That’s the name for a loss of a sense of smell.
Aged about 12, my sister’s sniffing ability was knocked out of her when she was hit by a car, just round the corner from this new restaurant. While she was lying in the road, her best friend made a quick escape with the words; “If she wakes up, could you tell her that I’ve gone home for my tea?”
Anyway, she was fine, and she didn’t lose all of this sense, just enough to impinge her judgement of good perfume, or when the inside of her car needs cleaned (a bag of my niece’s unwashed shells, picked up from a beach trip, phewy).
This doesn’t always make her the best restaurant reviewing plus one, since her sense of taste is also slightly impaired.
However, what she lacks in olfactory ability, she makes up for in enthusiasm, especially since we both loved this restaurant’s other venue, New Chapter, back when it opened at the beginning of last year.
Now we’re in their brand new, much bigger and more ambitious premises – a corner spot that the Indian Cavalry Club eatery occupied until recently.
There are two high-ceilinged dining rooms – one with inky blue watercolour-style wallpaper, and another with a hazy ombre turmeric shade – as well as a private dining room, and a bright bar with high stools and a view along the tram lines to Princes Street.
The menu is similar to the one at their smaller Eyre Place restaurant, and I had a sense of déjà vu after ordering the white onion and cider soup (£5.50).
In fact, after perusing cuttings, it turns out I had exactly the same thing at the other place, though I think they’ve upped the portion size and added a couple of slices of porous and yeasty sourdough on the side.
Anyway, it was even better than last time – velvety and creamy, with a tang of cider to lift the richness and, suspended on the surface, flotsam of dense cubes of black pudding, apple gel and acidic apple matchsticks.
Our other starter – smoked mackerel rillettes (£6.50) – was a subtle and whispery dish in green and white, thanks to three creamy spheres of fishy paste sandwiched by veil-transparent discs of radish, and flanked by cucumber kernels, horseradish cream with a very subtle spike, crumbled hazelnut and a pond green flourish of herby jus.
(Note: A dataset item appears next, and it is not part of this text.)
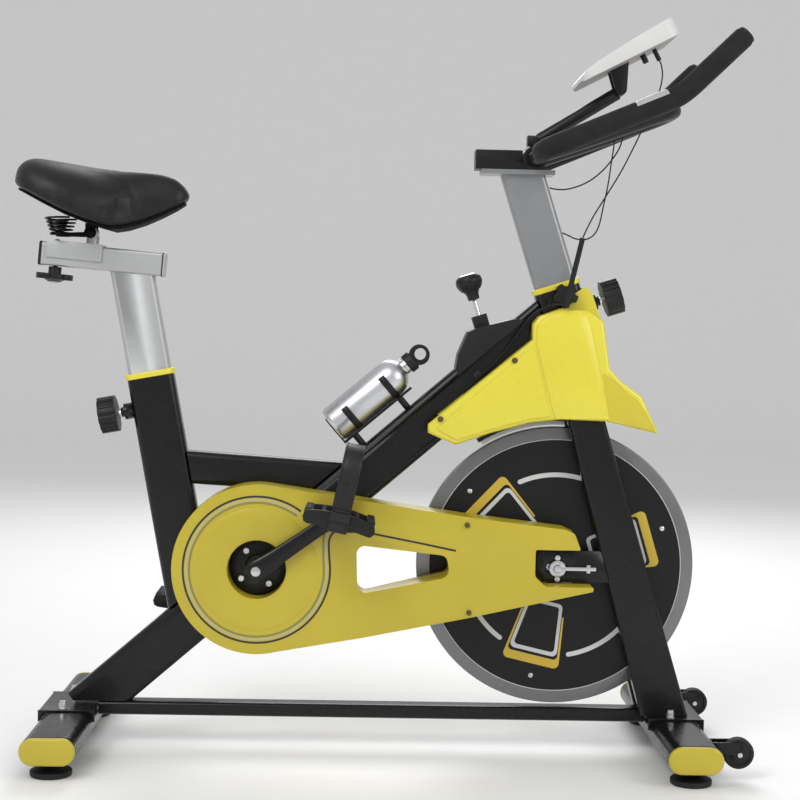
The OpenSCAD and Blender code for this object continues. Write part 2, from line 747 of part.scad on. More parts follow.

Mains were equally lovely.
For upmarket soul food, you probably couldn’t do better than the confit duck hash cake (£12.50). This puck of meat was dense and peppery, with a creamy fried duck egg on the top and, on the side, a dish of pickled red cabbage, caramelised walnuts and raisins. Like a really posh breakfast (and they do that too, apparently).
The crispy skinned fillet of North Sea coley (£12.50) was served on a pile of chickpeas, spicy chorizo stubs, wild garlic leaves and red onion, all circled by a whirl of fragrant ransom purée. A lovely bistro dish.
I had another flashback when I had the warm mandarin cake (£5.50) and, yes, it seems I’ve had a take on this before.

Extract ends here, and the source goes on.